In join , I am passing a direct value, and Laravel is trying to "read" this value as if it were a table.

function ($join) {

    $join
       ->on('e.pee_fk_pes_codigo', '=', 'p.pes_codigo')
       ->on('e.pee_padrao', '=', '1');
});
    
asked by anonymous 10.08.2016 / 15:41

1 answer

0

Using DB::Raw()

The class JoinClause (used internally within Closure , which you called in join , by Laravel) by default expects value with the name of the fields of related tables.

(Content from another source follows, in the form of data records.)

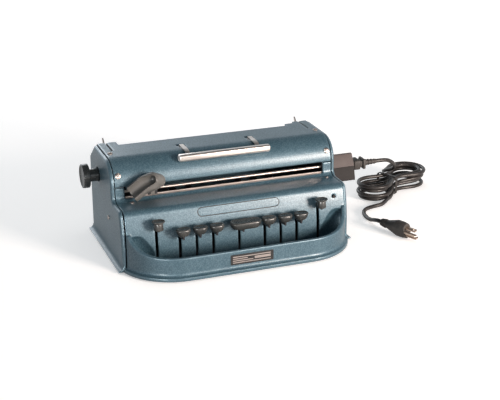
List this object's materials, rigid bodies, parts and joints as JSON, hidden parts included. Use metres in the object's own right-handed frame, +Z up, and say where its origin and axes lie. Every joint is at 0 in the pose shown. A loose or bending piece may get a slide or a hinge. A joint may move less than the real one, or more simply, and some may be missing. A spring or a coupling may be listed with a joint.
{
  "type": "electric brailler",
  "caption": "Electric braille writer: die-cast case, keys in a tray, sliding embossing head, paper feed knob, lift handle, side power box and mains cord in a hank.",
  "frame": {"origin": "on the plane under the rubber feet, midway between the two side panels and midway between the rear edge and the front of the tray", "axes": "+X to the operator's right, +Y to the back, +Z up"},
  "size_m": [0.5697, 0.2678, 0.14],
  "materials": {
    "hammertone": "hammertone enamel, fine speckle, semi-gloss",
    "key_plastic": "moulded, satin, worn brighter on the edges",
    "steel": "bright drawn steel",
    "dark_steel": "blackened steel",
    "handle_metal": "satin, rounded edges",
    "scoop_metal": "dark grey-green enamel",
    "box_plastic": "fine-grained brown-grey moulding",
    "lid_plastic": "fine-grained dark brown moulding",
    "black_plastic": "moulded",
    "rubber": "matt",
    "cord_pvc": "soft PVC sheath, slight sheen",
    "brass": "bright",
    "plate": "bare plate, satin"
  },
  "bodies": {
    "case": {"base_plate": "dark_steel", "rubber_feet": "rubber", "left_side_panel": "hammertone", "right_side_panel": "hammertone", "front_casting": "hammertone", "top_cover": "hammertone", "rear_panel": "hammertone", "inner_frames": "steel", "label_plate": "plate", "case_screws": "steel", "indicator_lamp": "black_plastic", "head_rails": "steel", "paper_guide": "steel", "paper_table": "hammertone", "key_shaft": "steel", "key_springs": "steel", "drive_motor": "dark_steel", "power_box": "box_plastic", "power_box_lid": "lid_plastic", "power_inlet": "black_plastic", "bell": "brass", "margin_rail": "steel", "carriage_rack": "dark_steel", "iec_connector": "rubber", "cord_lead": "cord_pvc", "cord_hank": "cord_pvc", "cord_tie": "cord_pvc", "cord_tail": "cord_pvc", "plug_body": "rubber", "plug_blades": "brass"},
    "feed": {"feed_knob": "key_plastic", "feed_roller": "steel", "ratchet_gear": "brass"},
    "release": {"release_levers": "steel"},
    "left_stop": {"left_margin_stop": "steel"},
    "right_stop": {"right_margin_stop": "steel"},
    "head": {"carriage": "dark_steel"},
    "head_lever": {"carriage_lever": "scoop_metal"},
    "handle": {"handle_bar": "handle_metal", "handle_straps": "handle_metal"},
    "pinion": {"motor_pinion": "brass"},
    "cams": {"cam_shaft": "steel"},
    "space_key": {"spacebar": "key_plastic", "space_lever": "dark_steel"},
    "line_space": {"line_space_key": "key_plastic", "line_space_lever": "dark_steel"},
    "backspace": {"backspace_key": "key_plastic", "backspace_lever": "dark_steel"},
    "key_1": {"dot_key_1": "key_plastic", "dot_lever_1": "dark_steel"},
    "key_2": {"dot_key_2": "key_plastic", "dot_lever_2": "dark_steel"},
    "key_3": {"dot_key_3": "key_plastic", "dot_lever_3": "dark_steel"},
    "key_4": {"dot_key_4": "key_plastic", "dot_lever_4": "dark_steel"},
    "key_5": {"dot_key_5": "key_plastic", "dot_lever_5": "dark_steel"},
    "key_6": {"dot_key_6": "key_plastic", "dot_lever_6": "dark_steel"}
  },
  "joints": [
    {"name": "feed_turn", "type": "hinge", "parent": "case", "child": "feed", "pos_m": [0, 0.0665, 0.1], "axis": [1, 0, 0], "continuous": true},
    {"name": "release_tilt", "type": "hinge", "parent": "case", "child": "release", "pos_m": [0, 0.0835, 0.104], "axis": [1, 0, 0], "range_deg": [0, 60], "stiffness_Nm_per_rad": 0.02, "springref_deg": -34.38},
    {"name": "left_stop_slide", "type": "slide", "parent": "case", "child": "left_stop", "axis": [1, 0, 0], "range_m": [0, 0.1]},
    {"name": "right_stop_slide", "type": "slide", "parent": "case", "child": "right_stop", "axis": [-1, 0, 0], "range_m": [0, 0.1]},
    {"name": "head_slide", "type": "slide", "parent": "case", "child": "head", "axis": [1, 0, 0], "range_m": [0, 0.235]},
    {"name": "head_lever_tilt", "type": "hinge", "parent": "head", "child": "head_lever", "pos_m": [-0.109, -0.0125, 0.0945], "axis": [1, 0, 0], "range_deg": [0, 6], "stiffness_Nm_per_rad": 0.3, "springref_deg": -11.46},
    {"name": "handle_lift", "type": "hinge", "parent": "case", "child": "handle", "pos_m": [0, 0.0375, 0.133], "axis": [-1, 0, 0], "range_deg": [0, 80]},
    {"name": "cam_turn", "type": "hinge", "parent": "case", "child": "cams", "pos_m": [0, 0.0475, 0.06646], "axis": [1, 0, 0], "continuous": true},
    {"name": "pinion_turn", "type": "hinge", "parent": "case", "child": "pinion", "pos_m": [0, 0.0775, 0.04], "axis": [1, 0, 0], "continuous": true},
    {"name": "space_key_press", "type": "hinge", "parent": "case", "child": "space_key", "pos_m": [0, 0.0355, 0.03], "axis": [1, 0, 0], "range_deg": [0, 3], "stiffness_Nm_per_rad": 1, "springref_deg": -5.73},
    {"name": "line_space_press", "type": "hinge", "parent": "case", "child": "line_space", "pos_m": [0, 0.0355, 0.03], "axis": [1, 0, 0], "range_deg": [0, 3], "stiffness_Nm_per_rad": 1, "springref_deg": -5.73},
    {"name": "backspace_press", "type": "hinge", "parent": "case", "child": "backspace", "pos_m": [0, 0.0355, 0.03], "axis": [1, 0, 0], "range_deg": [0, 3], "stiffness_Nm_per_rad": 1, "springref_deg": -5.73},
    {"name": "key_1_press", "type": "hinge", "parent": "case", "child": "key_1", "pos_m": [0, 0.0355, 0.03], "axis": [1, 0, 0], "range_deg": [0, 3], "stiffness_Nm_per_rad": 1, "springref_deg": -5.73},
    {"name": "key_2_press", "type": "hinge", "parent": "case", "child": "key_2", "pos_m": [0, 0.0355, 0.03], "axis": [1, 0, 0], "range_deg": [0, 3], "stiffness_Nm_per_rad": 1, "springref_deg": -5.73},
    {"name": "key_3_press", "type": "hinge", "parent": "case", "child": "key_3", "pos_m": [0, 0.0355, 0.03], "axis": [1, 0, 0], "range_deg": [0, 3], "stiffness_Nm_per_rad": 1, "springref_deg": -5.73},
    {"name": "key_4_press", "type": "hinge", "parent": "case", "child": "key_4", "pos_m": [0, 0.0355, 0.03], "axis": [1, 0, 0], "range_deg": [0, 3], "stiffness_Nm_per_rad": 1, "springref_deg": -5.73},
    {"name": "key_5_press", "type": "hinge", "parent": "case", "child": "key_5", "pos_m": [0, 0.0355, 0.03], "axis": [1, 0, 0], "range_deg": [0, 3], "stiffness_Nm_per_rad": 1, "springref_deg": -5.73},
    {"name": "key_6_press", "type": "hinge", "parent": "case", "child": "key_6", "pos_m": [0, 0.0355, 0.03], "axis": [1, 0, 0], "range_deg": [0, 3], "stiffness_Nm_per_rad": 1, "springref_deg": -5.73}
  ],
  "couplings": [
    {"joint": "pinion_turn", "follows": "cam_turn", "ratio": -1.8571}
  ]
}
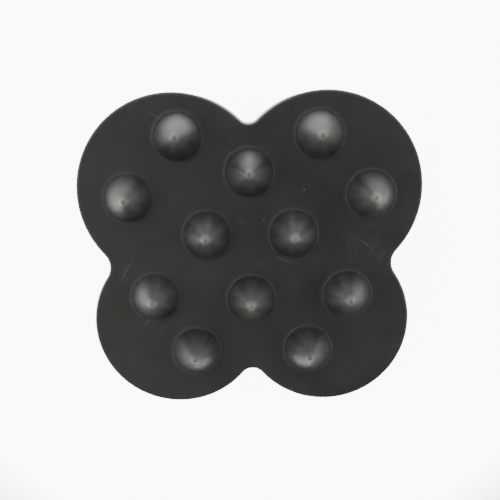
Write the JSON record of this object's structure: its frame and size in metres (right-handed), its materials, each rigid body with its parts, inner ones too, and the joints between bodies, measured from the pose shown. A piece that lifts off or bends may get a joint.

To use a number, you can use DB::raw() . So:

function ($join) {

    $join
        ->on('e.pee_fk_pes_codigo', '=', 'p.pes_codigo')
        ->on('e.pee_padrao', '=', \DB::raw('1'));
})

DB:raw will cause Laravel to accept an SQL expression to be passed as a parameter of on .

Use of Where

In another form, which I believe is the best one, you can also use the where clause instead of on :

function ($join) {

    $join
        ->on('e.pee_fk_pes_codigo', '=', 'p.pes_codigo')
        ->where('e.pee_padrao', '=', '1');
})

See how the result is compiled into SQL:

$sqlString = Usuario::join('niveis', function ($j) { 

    $j->on('niveis.id', '=', 'usuarios.nivel_id')
       ->where('niveis.id', '=', 4); 

})->toSql();

 echo $sqlString;

Result:

select * from 
    'usuarios'

inner join 
    'niveis' on 'niveis'.'id' = 'usuarios'.'nivel_id' 
    and 'niveis'.'id' = ?
    
10.08.2016 / 15:47